In the following, I clarify the relation between Hume's concept of a miracle in An Enquiry concerning Human Understanding(1) (=EHU) (1748) and Kierkegaard's concept of the absolute paradox in Philosophical Fragments(2) (=PF) (1844) and Concluding Unscientific Postscript(3) (=CUP) (1846). Kierkegaard writes in PF that "the paradox is the wonder"(4) but I claim that the synonymity of a miracle and the paradox is not a straightforward matter.(5) I argue that the absolute paradox is like that miracle which, according to Hume, makes a human being believe Christianity against the principles of his or her understanding. My arguments for this conclusion are that because Kierkegaard does not think Christianity is a doctrine with a truth value and because he thinks that reports of all historical events (cf. miracles) are doubtful, for Kierkegaard the Humean problem of miracles possibly establishing the truth of Christianity is not relevant. On the other hand, Kierkegaard emphasizes the absolute paradox as the condition of faith in a way that it becomes close to Hume's idea of a personal miracle which causes the subversion of the principles of the believer's understanding.

Hume-Hamann-Kierkegaard Connection

The X. section ("Of Miracles") of Hume's EHU comes to an end with the following lines:

"... the Christian Religion not only was at first attended with miracles, but even at this day cannot be believed by any reasonable person without one. Mere reason is insufficient to convince us its veracity: And whoever is moved by Faith to assent to it, is conscious of a continued miracle in his own person, which subverts all the principles of his understanding, and gives him a determination to believe what is most contrary to custom and experience."(6)

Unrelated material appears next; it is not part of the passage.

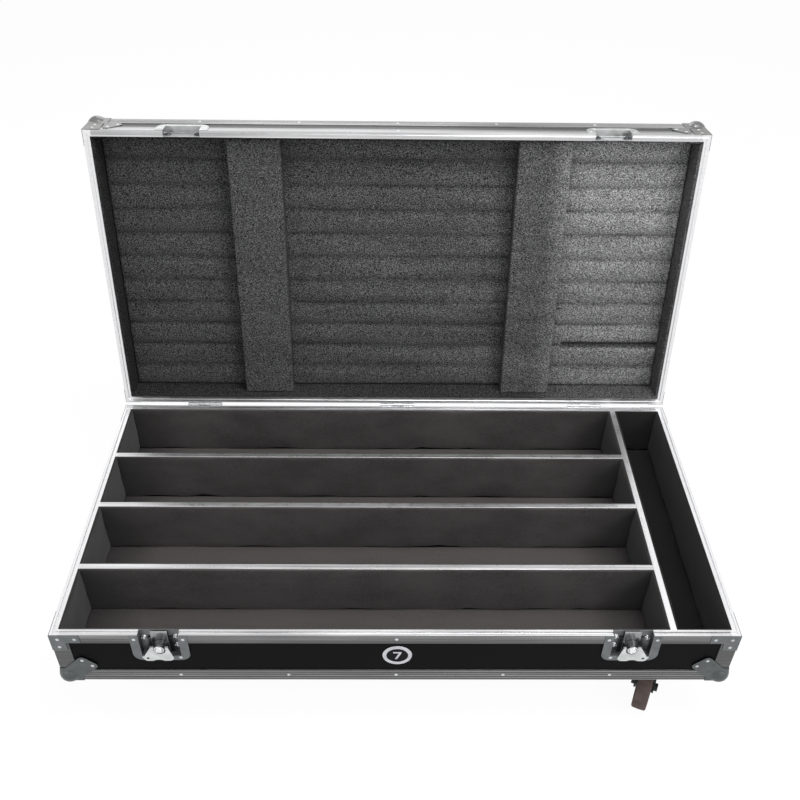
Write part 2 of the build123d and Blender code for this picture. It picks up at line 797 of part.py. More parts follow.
def hinge_leaf(lid):
    """A hinge leaf about the pin line at X = 0. The base leaf carries the two outer knuckles and the lid
    leaf the middle one."""
    half = hinge_width / 2
    third = hinge_width / 6
    sign = 1 if lid else -1
    clear = hinge_knuckle_radius + hinge_gap
    face_y = case_depth
    reach = hinge_axis_z + sign * (hinge_leaf_height + hinge_gap)
    leaf = block(-half, half, face_y, face_y + hinge_leaf_thickness, hinge_axis_z, reach)
    middle = (-third - hinge_gap / 2, third + hinge_gap / 2)
    inner = (-third + hinge_gap / 2, third - hinge_gap / 2)
    outer = half + overshoot
    if lid:
        spans = [inner]
        others = [(-outer, middle[0] + hinge_gap), (middle[1] - hinge_gap, outer)]
    else:
        spans = [(-half, middle[0]), (middle[1], half)]
        others = [middle]
    behind = hinge_axis_y + hinge_knuckle_radius
    for x0, x1 in others:
        leaf -= block(x0, x1, face_y - overshoot, behind, hinge_axis_z - clear, hinge_axis_z + clear)
    for x0, x1 in spans:
        leaf += rod_x(hinge_knuckle_radius, x0, x1, hinge_axis_y, hinge_axis_z)
    leaf -= rod_x(hinge_pin_radius + running_clearance, -outer, outer, hinge_axis_y, hinge_axis_z)
    return leaf.solid()


def hinges():
    """Three hinges: base leaves, lid leaves and headed pins."""
    base_leaf, lid_leaf = hinge_leaf(False), hinge_leaf(True)
    half = hinge_width / 2
    pin = rod_x(hinge_pin_radius, -half, half, hinge_axis_y, hinge_axis_z)
    end = half + hinge_pin_head_height
    for side in (-1, 1):
        pin += rod_x(hinge_pin_head_radius, side * half, side * end, hinge_axis_y, hinge_axis_z)
    return (
        [Pos(x, 0, 0) * base_leaf for x in hinge_centres_x],
        [Pos(x, 0, 0) * lid_leaf for x in hinge_centres_x],
        [(Pos(x, 0, 0) * pin).solid() for x in hinge_centres_x],
    )


def castor_plate():
    """A castor's top plate with its bearing race and kingpin, at the swivel axis."""
    length, width = castor_plate_size
    under = -castor_plate_thickness
    plate = Pos(0, 0, under / 2) * Box(length, width, castor_plate_thickness)
    plate = fillet(plate.edges().filter_by(Axis.Z), castor_plate_corner)
    step_x, step_y = castor_bolt_spacing
    for i in (-1, 1):
        for j in (-1, 1):
            hole = castor_bolt_radius + running_clearance
            plate -= rod_z(hole, i * step_x / 2, j * step_y / 2, under - overshoot, overshoot)
    race_low = under - castor_race_height
    plate += Pos(0, 0, (under + race_low) / 2) * Cylinder(castor_race_radius, castor_race_height)
    head_top = race_low - fork_thickness - 2 * castor_bearing_gap
    plate += rod_z(kingpin_radius, 0, 0, race_low, head_top)
    plate += rod_z(kingpin_head_radius, 0, 0, head_top, head_top - kingpin_head_height)
    return plate.solid()


def castor_fork():
    """The fork, with its trail along -Y: a round crown under the race and two legs to the axle."""
    race_low = -castor_plate_thickness - castor_race_height
    top = race_low - castor_bearing_gap
    low = top - fork_thickness
    inner = wheel_width / 2 + fork_gap
    outer = inner + fork_thickness
    axle_z = castor_axle_z - castor_top_z
    crown = rod_z(castor_crown_radius, 0, 0, low, top)
    web_top = low + fork_web_radius
    hull_points = (
        Pos(0, web_top - fork_web_depth) * Circle(fork_web_radius)
        + Pos(-castor_crown_radius + fork_web_back_inset, web_top) * Circle(fork_web_radius)
        + Pos(castor_crown_radius - fork_web_front_inset, web_top) * Circle(fork_web_radius)
        + Pos(-castor_trail, axle_z) * Circle(fork_eye_radius)
    )
    profile = make_hull(hull_points.edges())
    reach = castor_trail + castor_crown_radius
    above = block(-reach, reach, -reach, reach, top, top + castor_crown_radius)
    for side in (-1, 1):
        leg = extrude(Plane.YZ.offset(side * inner) * profile, side * fork_thickness)
        crown += leg - above
    beyond = outer + overshoot
    crown -= rod_x(axle_radius + running_clearance, -beyond, beyond, -castor_trail, axle_z)
    crown -= rod_z(kingpin_radius + running_clearance, 0, 0, low - overshoot, top + overshoot)
    return crown.solid()


def castor_wheel():
    """A wheel about its axle, with a rounded tread and a dished hub on each side."""
    half = wheel_width / 2
    rim = wheel_radius - tyre_thickness
    dish = half - wheel_dish_depth
    boss = half + fork_gap - wheel_boss_clearance
    side = [
        (wheel_radius, half - wheel_shoulder),
        (wheel_radius - wheel_shoulder, half),
        (rim + tyre_bevel, half),
        (rim, dish),
        (wheel_boss_radius, dish),
        (wheel_boss_radius, boss),
        (axle_radius + running_clearance, boss),
    ]
    other_side = [(radius, -along) for radius, along in reversed(side)]
    face = Plane.XZ * make_face(Polyline(*side, *other_side, close=True))
    return Rot(0, 90, 0) * revolve(face, Axis.Z)


def castor_axle():
    """An axle bolt with a hexagon head and nut, along X about its own middle."""
    reach = wheel_width / 2 + fork_gap + fork_thickness
    bolt = rod_x(axle_radius, -reach, reach, 0, 0)
    hexagon = RegularPolygon(axle_nut_radius, 6)
    bolt += extrude(Plane.YZ.offset(reach) * hexagon, axle_nut_height)
    bolt += extrude(Plane.YZ.offset(-reach) * hexagon, -axle_nut_height)
    return bolt.solid()


def castors():
    """Plates and bolts on the base, and each castor's fork with its axle, and wheel, at its own turn."""
    plate, fork, wheel, axle = castor_plate(), castor_fork(), castor_wheel(), castor_axle()
    plates, parts = [], {}
    for name, (x, y, turn) in castor_spots.items():
        swivel = Pos(x, y, castor_top_z) * Rot(0, 0, turn)
        hub = swivel * Pos(0, -castor_trail, castor_axle_z - castor_top_z)
        plates.append(Pos(x, y, castor_top_z) * plate)
        parts[f"castor_fork_{name}"] = [swivel * fork, hub * axle]
        parts[f"castor_wheel_{name}"] = hub * wheel
    under = castor_top_z - castor_plate_thickness
    head_low = under - castor_bolt_head_height
    hexagon = RegularPolygon(castor_bolt_head_radius, 6)
    bolts = []
    for x, y in castor_bolt_places():
        bolt = rod_z(castor_bolt_radius, x, y, under, edging_skin + castor_bolt_depth)
        bolt += Pos(0, 0, head_low) * extrude(Pos(x, y) * hexagon, castor_bolt_head_height)
        bolts.append(bolt.solid())
    parts["castor_plates"] = plates
    parts["castor_bolts"] = bolts
    return parts


def handle_plate():
    """A drop handle's back plate on the right end of the case, with two lugs for the bail."""
    face = half_length - edging_skin
    out = face + handle_plate_thickness
    middle_y, middle_z = case_depth / 2, end_panel_middle_z
    half_y, half_z = handle_plate_length / 2, handle_plate_height / 2
    plate = block(face, out, middle_y - half_y, middle_y + half_y, middle_z - half_z, middle_z + half_z)
    plate = fillet(plate.edges().filter_by(Axis.X), handle_plate_corner)
    low, high = handle_pivot_z - handle_lug_radius, handle_pivot_z + handle_lug_radius
    hole = handle_pivot_radius + running_clearance
    for side in (-1, 1):
        inner = middle_y + side * (handle_bail_width / 2 + handle_rod_radius + handle_lug_gap)
        outer = inner + side * handle_lug_thickness
        plate += block(out, handle_pivot_x, inner, outer, low, high)
        plate += rod_y(handle_lug_radius, handle_pivot_x, inner, outer, handle_pivot_z)
        past = side * overshoot
        plate -= rod_y(hole, handle_pivot_x, inner - past, outer + past, handle_pivot_z)
    return plate.solid()


def handle_bail():
    """The drop handle's bail, hanging down from its two pivots."""
    half = handle_bail_width / 2
    r = handle_rod_radius
    low = handle_pivot_z - handle_bail_drop
    bend = handle_bend_radius
    middle_y = case_depth / 2
    corner = bend * (1 - math.sqrt(0.5))
    line = Curve() + [
        Line((-half, handle_pivot_z), (-half, low + bend)),
        ThreePointArc((-half, low + bend), (-half + corner, low + corner), (-half + bend, low)),
        Line((-half + bend, low), (half - bend, low)),
        ThreePointArc((half - bend, low), (half - corner, low + corner), (half, low + bend)),
        Line((half, low + bend), (half, handle_pivot_z)),
    ]
    path = Plane(origin=(handle_pivot_x, middle_y, 0), x_dir=(0, 1, 0), z_dir=(1, 0, 0)) * line
    start = Plane(origin=path.wire() @ 0, z_dir=path.wire() % 0)
    bail = sweep(start * Circle(r), path=path.wire())
    pin_length = r + handle_lug_gap + handle_lug_thickness
    for side in (-1, 1):
        edge = middle_y + side * half
        bail += Pos(handle_pivot_x, edge, handle_pivot_z) * Sphere(r)
        bail += rod_y(handle_pivot_radius, handle_pivot_x, edge, edge + side * pin_length, handle_pivot_z)
    return bail.solid()


def handles():
    """A drop handle on each end of the case."""
    plate, bail = handle_plate(), handle_bail()
    return {
        "handle_plates": [mirror(plate, Plane.YZ), plate],
        "handle_bail_left": mirror(bail, Plane.YZ),
        "handle_bail_right": bail,
    }


def closed_lid_parts():
    """Every node of the lid, drawn closed."""
    parts = dict(lid_panels())
    parts["lid_rim_edging"] = rim_edging(lid=True)
    parts["lid_top_edging"] = edge_angles(lid=True)
    parts["lid_corner_angles"] = corner_angles(lid=True)
    parts["lid_ball_corners"] = ball_corners(lid=True)
    parts["lid_corner_braces"] = corner_braces(lid=True)
    parts["lid_rivets"] = edge_rivets(lid=True)
    parts["lid_wall_lining"] = lid_wall_lining()
    parts["lid_foam_sheet"] = foam_sheet()
    parts.update(foam_blocks())
    parts["latch_keepers"] = latch_keepers()
    parts["hinge_lid_leaves"] = hinges()[1]
    return parts


def base_parts():
    """Every node of the base and what moves on it, apart from the lid."""
    parts = dict(base_panels())
    parts["base_rim_edging"] = rim_edging(lid=False)
    parts["base_bottom_edging"] = edge_angles(lid=False)
    parts["base_corner_angles"] = corner_angles(lid=False)
    parts["base_ball_corners"] = ball_corners(lid=False)
    parts["base_corner_braces"] = corner_braces(lid=False)
    parts["base_rivets"] = edge_rivets(lid=False)
    parts.update(dividers())
    parts["divider_channels"] = divider_channels()
    parts.update(linings())
    parts["latch_dishes"] = latch_dishes()
    parts.update(latch_parts())
    base_leaves, _, pins = hinges()
    parts["hinge_base_leaves"] = base_leaves
    parts["hinge_pins"] = pins
    parts.update(castors())
    parts.update(handles())
    return parts


def as_list(shape):
    """A node's pieces as a list."""
    return list(shape) if isinstance(shape, (list, tuple)) else [shape]


def opened(piece):
    """A closed lid piece swung open about the hinge pins."""
    pin = Pos(0, hinge_axis_y, hinge_axis_z)
    return pin * Rot(-lid_open_angle, 0, 0) * pin.inverse() * piece


def assemble():
    """All nodes as lists of pieces in the case's own layout, with the lid open."""
    nodes = {name: as_list(shape) for name, shape in base_parts().items()}
    for name, shape in closed_lid_parts().items():
        nodes[name] = [opened(piece) for piece in as_list(shape)]
    return nodes


def origin_shift(nodes):
    """The move that puts the origin on the floor under the middle of the open case."""
    boxes = [piece.bounding_box() for pieces in nodes.values() for piece in pieces]
    middle_x = (min(box.min.X for box in boxes) + max(box.max.X for box in boxes)) / 2
    middle_y = (min(box.min.Y for box in boxes) + max(box.max.Y for box in boxes)) / 2
    return (-middle_x, -middle_y, -min(box.min.Z for box in boxes))


def main():
    os.makedirs("parts", exist_ok=True)
    nodes = assemble()
    shift = origin_shift(nodes)
    print("origin shift", [round(value, 4) for value in shift], "nodes", len(nodes))
    for name, pieces in nodes.items():
        moved = [Pos(*shift) * piece for piece in pieces]
        shape = moved[0] if len(moved) == 1 else Compound(children=moved)
        export_step(shape, f"parts/{name}.step")


if __name__ == "__main__":
    main()
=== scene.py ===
import json
import math

import bmesh
import bpy
import numpy as np
from mathutils import Matrix, Vector


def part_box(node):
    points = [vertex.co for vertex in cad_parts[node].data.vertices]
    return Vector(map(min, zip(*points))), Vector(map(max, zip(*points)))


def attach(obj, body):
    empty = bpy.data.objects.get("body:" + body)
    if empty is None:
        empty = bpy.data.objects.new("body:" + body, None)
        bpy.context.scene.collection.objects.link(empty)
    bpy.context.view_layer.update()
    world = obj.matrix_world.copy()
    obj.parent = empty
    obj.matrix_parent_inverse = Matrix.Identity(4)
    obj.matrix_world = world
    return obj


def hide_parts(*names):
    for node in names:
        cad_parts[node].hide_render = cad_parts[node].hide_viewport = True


bl_info = {
    "name": "Lighting flight case",
    "version": (1, 0, 0),
    "blender": (4, 5, 0),
    "location": "View3D > Sidebar > Flight Case",
    "description": "Dresses a lined flight case with edging, laminate, foam, latches and castors",
    "category": "Object",
}

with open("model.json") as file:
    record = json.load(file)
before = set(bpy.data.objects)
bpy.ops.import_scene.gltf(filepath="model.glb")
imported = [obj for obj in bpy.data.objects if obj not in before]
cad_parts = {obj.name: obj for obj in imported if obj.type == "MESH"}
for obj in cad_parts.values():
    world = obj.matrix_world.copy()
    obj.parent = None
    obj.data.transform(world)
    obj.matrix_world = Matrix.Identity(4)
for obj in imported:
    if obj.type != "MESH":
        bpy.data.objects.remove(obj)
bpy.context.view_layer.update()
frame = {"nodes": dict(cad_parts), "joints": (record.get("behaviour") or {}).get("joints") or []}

MM = 0.001

RIM_LOW, RIM_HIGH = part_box("base_rim_edging")
FRONT_Y = RIM_LOW[1]
BACK_Y = RIM_HIGH[1]
RIM_Z = RIM_HIGH[2]
HALF_LENGTH = RIM_HIGH[0]
PANEL_LOW, PANEL_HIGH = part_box("base_floor_panel")
FLOOR_TOP = PANEL_HIGH[2]
EDGE_SKIN = PANEL_LOW[1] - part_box("base_bottom_edging")[0][1]
UNDERSIDE_Z = PANEL_LOW[2] - EDGE_SKIN
RIM_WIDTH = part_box("long_divider_front")[0][0] + HALF_LENGTH

JOINTS = {joint["name"]: joint for joint in frame["joints"]}
LID_JOINT = JOINTS["lid_hinge"]
LID_PIN = np.array(LID_JOINT["pos_m"], float)
LID_TURN = math.radians(LID_JOINT["range_deg"][1])
CORNERS = ("front_left", "front_right", "back_left", "back_right")
SIDES = ("left", "right")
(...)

Kierkegaard read this conclusion of Hume's discussion of miracles in the fall of 1836. On the other hand, it seems that Kierkegaard did not know that he was really reading Hume because in fact he found those to him fascinating lines in the writings of Johann Georg Hamann (1730-1788), who had written them down for his own purposes after reading Hume's EHU.(7) Hamann, that cryptic German literary figure, was a severe critic of, as he saw it, the rationalistic and materialistic ideals of the Enlightenment and passionately sought for a Christian alternative. In Hume's ideas of the nature of belief he found means for his deeply personal quest. Hamann emphasizes, according to his own interpretation of Hume, the independence of faith from reason.(8) According to Pojman(9) the writings of Hamann were important to Kierkegaard, when the antispeculative nature of Christianity began to take shape in his mind.

Hume, Miracles and the Usual Course of Nature

According to Hume, "a miracle may be accurately defined, a transgression of a law of nature by a particular volition of the Deity, or by the interposition of some invisible agent."(10) Hume wants to show that "a miracle can never be proved, so as to be the foundation of a system of religion."(11) On the other hand, Hume admits explicitly the possibility of "miracles, or violations of the usual course of nature"(12) that can be established by human testimony. So why cannot a well established miracle be that "foundation of a system of religion"?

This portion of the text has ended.